Suggested time ranges for daily components (e.g., journaling 15–25 minutes).
Platform Guide Balanced Approach section (pp. 72–75) outlining structured daily components.
Schedules customizable within the platform to meet school requirements.
Balanced Structure of Child-Led, Teacher-Led, and Individual Activities
Child-led: Centers (twice daily, 60–90 minutes), journaling, exploration.
Teacher-led: Morning meeting, read-aloud, small groups, learning lab.
Individual: Library exploration, Question of the Day.
Clear integration across components to ensure autonomy, guided practice, and focused skill development.
Detailed Guidance for Physical Environment Design
Step-by-step setup for whole-group, small-group, eight required centers, and calming space (Implementation Guide, pp. 23–33).
Furniture placement, traffic flow, supervision strategies, and safety considerations.
Classroom layout samples and photographs in Centers Planning and Implementation Guidance.
Clear recommendations for arranging furnishings to maximize visibility, accessibility, and independence.
Systems that Maximize Engagement and Child Autonomy
Twice-daily center meetings with check-in systems and turn-taking support.
Classroom jobs (e.g., Centers Checker, Peer Helper).
Facilitation sheets and visual supports.
Daily Routines Guide detailing child and teacher actions and skill development (e.g., Morning Meeting builds self-regulation, empathy, and community).
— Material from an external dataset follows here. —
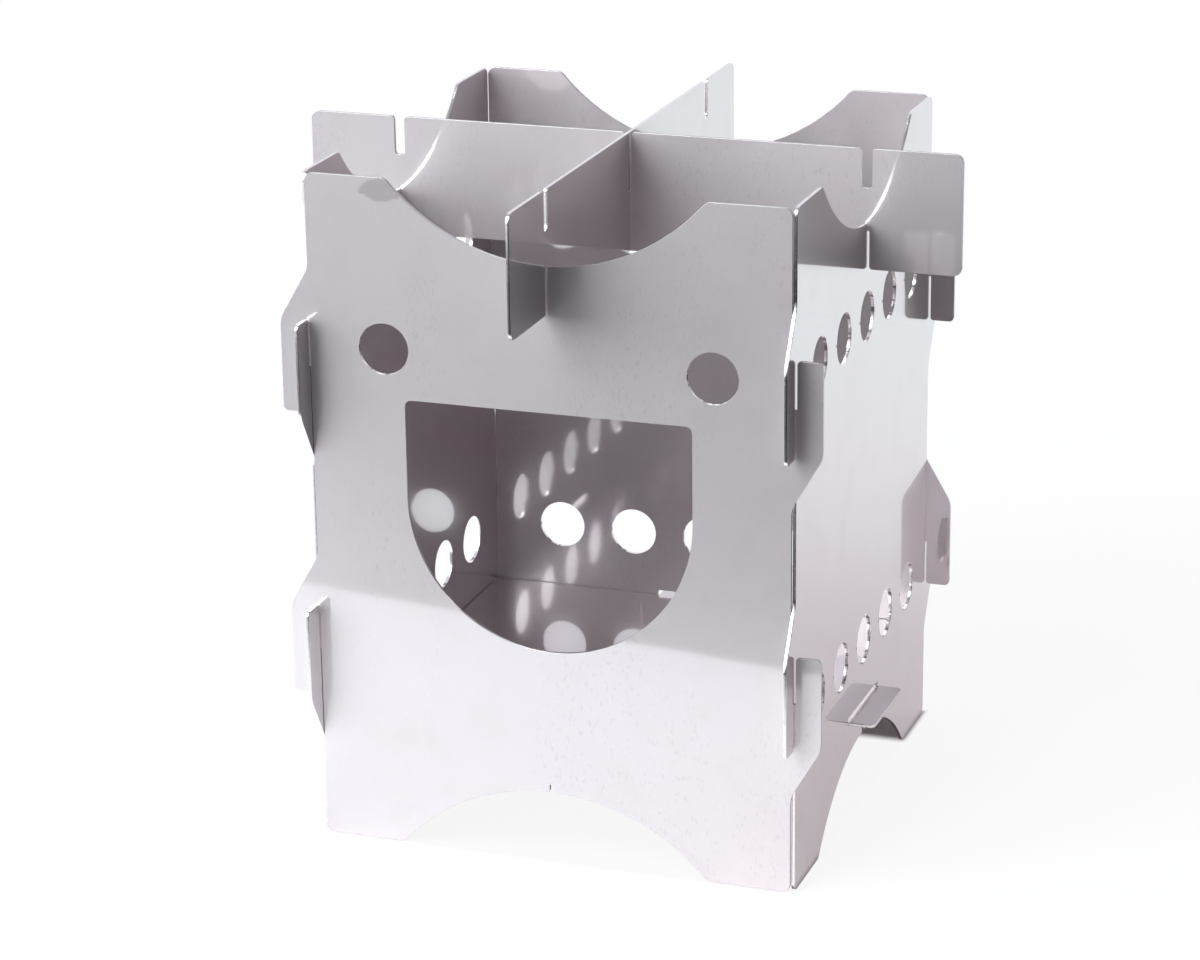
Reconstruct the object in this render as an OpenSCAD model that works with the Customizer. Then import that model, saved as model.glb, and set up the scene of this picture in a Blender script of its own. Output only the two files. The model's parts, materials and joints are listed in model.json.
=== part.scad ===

Prioritization of Safety and Responsiveness
Clear sight lines, low shelving, and age-appropriate furniture.
Organizational systems that allow children to independently access and return materials.
Environmental expectations are embedded across morning meeting, centers, small groups, read-aloud, and gross motor.
Print-Rich and Visually Supportive Environment
Recommendation to display picture-word cards and visual supports at children’s eye level (Implementation Guide p. 34).
Use of posters, reproducibles, journals, and children’s authentic work (Platform Guide pp. 17–18, 33–35).
Rationale and Research
Environmental Quality Scale and Developmentally Appropriate Practice Handouts explain how intentional design and balanced routines support autonomy, engagement, and meaningful interactions.
Program and Implementation Guides articulate clear rationales for consistent routines and environmental design.
Overall, Every Child Ready materials provide comprehensive and actionable guidance for establishing developmentally appropriate schedules and classroom environments. Clear rationales are present throughout, and guidance is consistently integrated across schedules, routines, physical layout, autonomy-building systems, and safety expectations.
Indicator 3.1b
Curriculum materials include a range of manipulatives, resources, tools, and suggested ‘found’ materials to enhance learning.
Every Child Ready materials meet expectations for including materials that enhance learning (3.1b).
The materials include suggestions for high-quality materials and provide examples across units.
The Materials Overview Booklet outlines unit-based lists of consumables, non-consumables, teacher-made items, and suggested materials, and provides materials lists for each unit. The Classroom Materials Guide offers information on ordering and general use, while additional supports in the Implementation Guide (pp. 10–11), Support for All Learners Guide (pp. 6–9), Program Guide (p. 23), and centers planning resources provide reproducibles, setup examples, and guidance for organizing materials. Materials are included across lessons, centers, and supporting resources, including found and family-contributed items that promote hands-on exploration in a variety of instructional contexts.
The materials also include suggested items such as counters, puppets, journals, dramatic play props, art supplies, and science tools to support learning experiences. Centers, including blocks, dramatic play, art, and science, provide opportunities for children to engage in classification, comparison, prediction, and exploration. Inquiry-based and small-group lessons incorporate tools such as sequencing cards, measurement tools, and vocabulary cards, and some centers use found objects and family contributions. In some instances, materials also reflect a range of cultural and linguistic experiences, with multilingual support available in the MLL Guide.
Overall, Every Child Ready materials provide a range of high-quality resources with clear guidance for use across units and instructional settings. Unit-based materials lists and supporting guides help teachers organize and implement consumables, teacher-made items, and found or family-contributed materials. Across lessons, centers, and small groups, a variety of tools support hands-on exploration, inquiry, and activities such as classification and comparison, with some inclusion of culturally and linguistically responsive resources and multilingual supports.